Silicon Valley transit officials are standing firm against a legislative proposal that would dramatically change VTA’s governing body.
The VTA board of directors voted unanimously Thursday to oppose Assembly Bill 2181, introduced in February by Assemblymember Marc Berman. The bill would eliminate the current board of directors on or after July 2023 and shrink the board from 18 to 12 members, at least six of whom would be private citizens as opposed to elected officials. The proposal also calls for the inclusion of members with expertise in construction or finance and would eliminate alternate directors.
The board’s vote follows Berman’s bill sailing through the Assembly on a 69-2 vote, with dissenting votes from Silicon Valley Assemblymembers Ash Kalra and Mark Stone. The bill is now headed to the state Senate’s transportation committee, and VTA board members hope their opposition will sway lawmakers in Sacramento to kill the bill.
“We’re close to the end of the legislative session, and I think we have to make our voices very clear that we’re opposed because there’s really no way to fix this bill,” VTA board member and county Supervisor Cindy Chavez said during the meeting.
AB 2181 is Berman’s latest attempt at transforming VTA’s governing body. Last year, he tried and failed to pass a bill that would have limited the board’s size and cut out elected members.
No changes to VTA
Berman held a town hall in March where he expressed concerns about the current governing system, which he blames for problems like high operating costs, deteriorating service and poor fare recovery. He also cited findings from a 2019 civil grand jury report that identified inexperienced board members and lack of continuity in VTA leadership as systemic problems.
Berman told San José Spotlight he respects the VTA board’s decision and will continue to seek opportunities for compromise as the bill moves forward. He said he has incorporated feedback in the legislation, but noted reform is challenging.
“VTA staff, who many have complained hold too much power over the board already, have led efforts behind the scenes to create confusion and sow opposition,” Berman said. “And none of the elected officials on the board want to give up their power to members of the public. Even if they will acknowledge privately that the current system is not working.”

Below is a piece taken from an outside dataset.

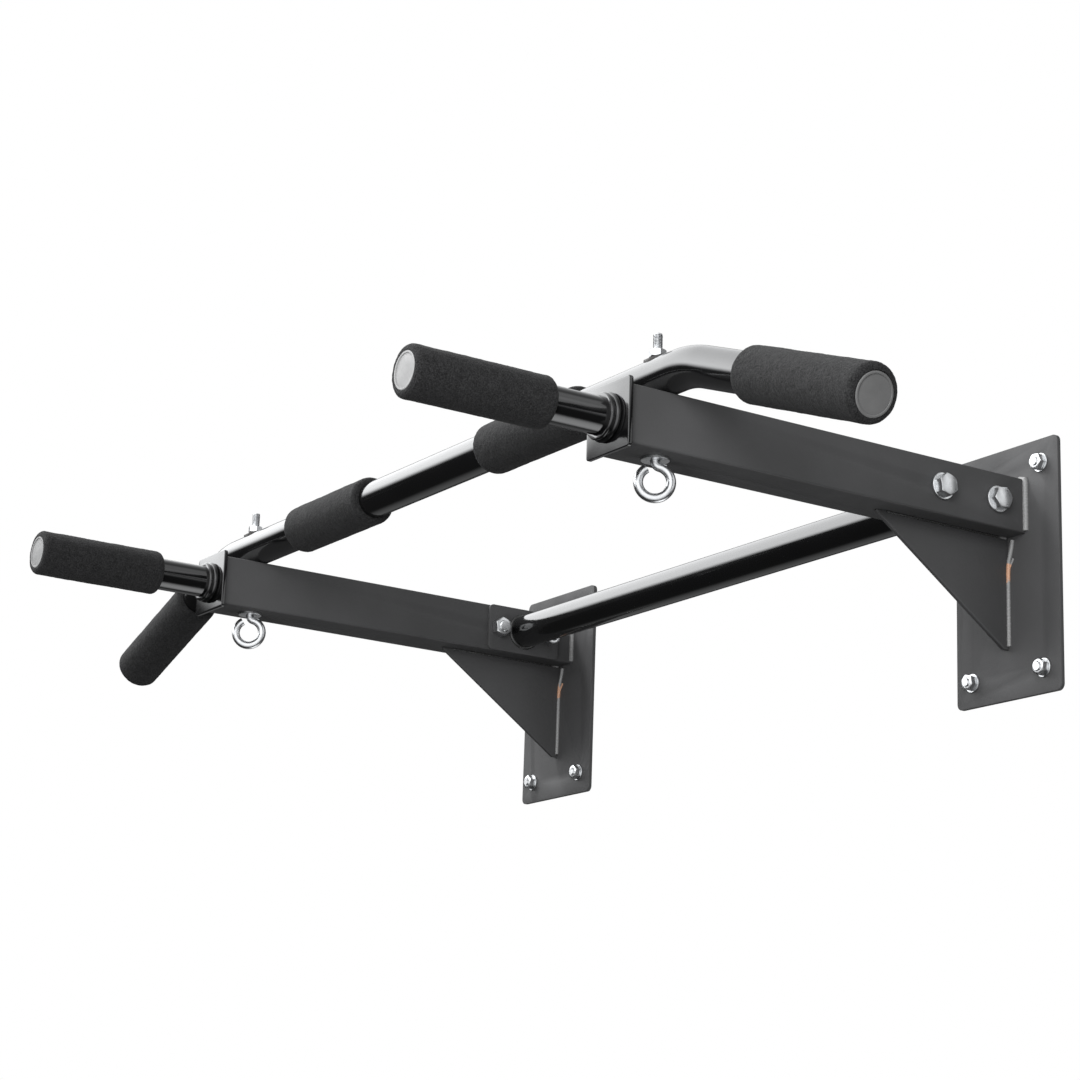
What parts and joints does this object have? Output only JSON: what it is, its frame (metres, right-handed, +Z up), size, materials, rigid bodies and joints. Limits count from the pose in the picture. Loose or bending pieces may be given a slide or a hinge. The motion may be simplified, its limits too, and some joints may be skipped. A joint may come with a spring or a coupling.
{
  "type": "wall mounted pull up bar",
  "caption": "Wall mounted multi-grip pull up bar: welded arms and gussets carry a bar with drooping foam ends, forward handles, a rear crossbar and turning eye bolts.",
  "frame": {"origin": "middle of the eight wall studs, on the wall plane that the plates' backs touch", "axes": "+X along the wall to the right of a person who faces the wall, +Y into the wall, +Z up; the bar stands out towards -Y"},
  "size_m": [1.2816, 0.639, 0.2545],
  "materials": {
    "satin_coat": "satin black powder coat",
    "gloss_coat": "gloss black paint",
    "foam": "closed cell foam, open textured skin",
    "zinc": "bright zinc plate",
    "bar_plug": "grey moulded plastic",
    "handle_plug": "light grey moulded plastic",
    "black_washer": "black oxide"
  },
  "bodies": {
    "frame": {"wall_plate_left": "satin_coat", "wall_plate_right": "satin_coat", "arm_left": "satin_coat", "arm_right": "satin_coat", "gusset_left": "satin_coat", "gusset_right": "satin_coat", "bracket_welds_left": "satin_coat", "bracket_welds_right": "satin_coat", "wall_studs_left": "zinc", "wall_studs_right": "zinc", "wall_washers_left": "zinc", "wall_washers_right": "zinc", "wall_nuts_left": "zinc", "wall_nuts_right": "zinc", "main_bar": "gloss_coat", "bar_end_plug_left": "bar_plug", "bar_end_plug_right": "bar_plug", "center_grip_left": "foam", "center_grip_right": "foam", "end_grip_left": "foam", "end_grip_right": "foam", "handle_tube_left": "gloss_coat", "handle_tube_right": "gloss_coat", "handle_collar_left": "gloss_coat", "handle_collar_right": "gloss_coat", "handle_plate_left": "gloss_coat", "handle_plate_right": "gloss_coat", "handle_insert_left": "gloss_coat", "handle_insert_right": "gloss_coat", "handle_grip_left": "foam", "handle_grip_right": "foam", "handle_plug_left": "handle_plug", "handle_plug_right": "handle_plug", "crossbar_tube": "gloss_coat", "crossbar_flange_left": "satin_coat", "crossbar_flange_right": "satin_coat", "crossbar_welds_left": "gloss_coat", "crossbar_welds_right": "gloss_coat", "crossbar_bolts_left": "zinc", "crossbar_bolts_right": "zinc", "crossbar_washers_left": "zinc", "crossbar_washers_right": "zinc", "crossbar_nuts_left": "zinc", "crossbar_nuts_right": "zinc", "saddle_washer_left": "black_washer", "saddle_washer_right": "black_washer"},
    "eye_bolt_left": {"eye_bolt_left": "zinc", "eye_washer_left": "zinc", "eye_nut_left": "zinc"},
    "eye_bolt_right": {"eye_bolt_right": "zinc", "eye_washer_right": "zinc", "eye_nut_right": "zinc"}
  },
  "joints": [
    {"name": "turn_eye_left", "type": "hinge", "parent": "frame", "child": "eye_bolt_left", "pos_m": [-0.36, -0.39, 0.057], "axis": [0, 0, 1], "continuous": true},
    {"name": "turn_eye_right", "type": "hinge", "parent": "frame", "child": "eye_bolt_right", "pos_m": [0.36, -0.39, 0.057], "axis": [0, 0, 1], "continuous": true}
  ]
}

VTA board member and Sunnyvale Councilmember Glen Hendricks submitted a letter to Berman last month raising concerns about his bill, noting it reduces the role of elected officials with policymaking experience and eliminates the current rotation system for giving smaller cities equal representation on the board. Elected officials from Mountain View, Palo Alto and Cupertino have also filed letters opposing the legislation.
Hendricks seemed bewildered by the intent of Berman’s bill, which he argues doesn’t clearly identify any existing governance issues.
“One of the problems I keep struggling with is, what is the problem we’re trying to solve?” Hendricks said, adding Berman’s bill suggests members of the board aren’t doing a good job. “If that’s true, rather than hearing generic comments, I’d like to hear specific names… who (is) not doing a good job on this board?”
Morgan Hill Mayor and VTA vice chair Rich Constantine said Berman’s bill doesn’t guarantee South County’s representation at VTA. He told San José Spotlight VTA members requested to speak with Berman about their concerns in advance of the Assembly vote and he never responded.
“No bill is perfect—I’m always saying one key doesn’t open all doors,” Constantine said. “But when there are concerns that aren’t addressed—that’s not how we should do things. But that’s how Sacramento always seems to work.”
San Jose transit advocate and San José Spotlight columnist Monica Mallon said governance reform at VTA is a distraction from more critical problems. She said board members who thought they could work with Berman didn’t raise serious opposition to the bill. Now, however, she expects that will change.
“By the time it goes to committee later this month, there’s going to be opposition from VTA and probably from the majority of cities in the county,” Mallon said.
State Sen. Dave Cortese, a former VTA board member, told San José Spotlight the agency needs reform—but Berman’s bill doesn’t get to the heart of the issue, which is lack of funding, low ridership and a lack of cohesion across transit systems in the Bay Area.
“The answer is not to reduce direct accountability from voters and disenfranchise residents even further,” Cortese said.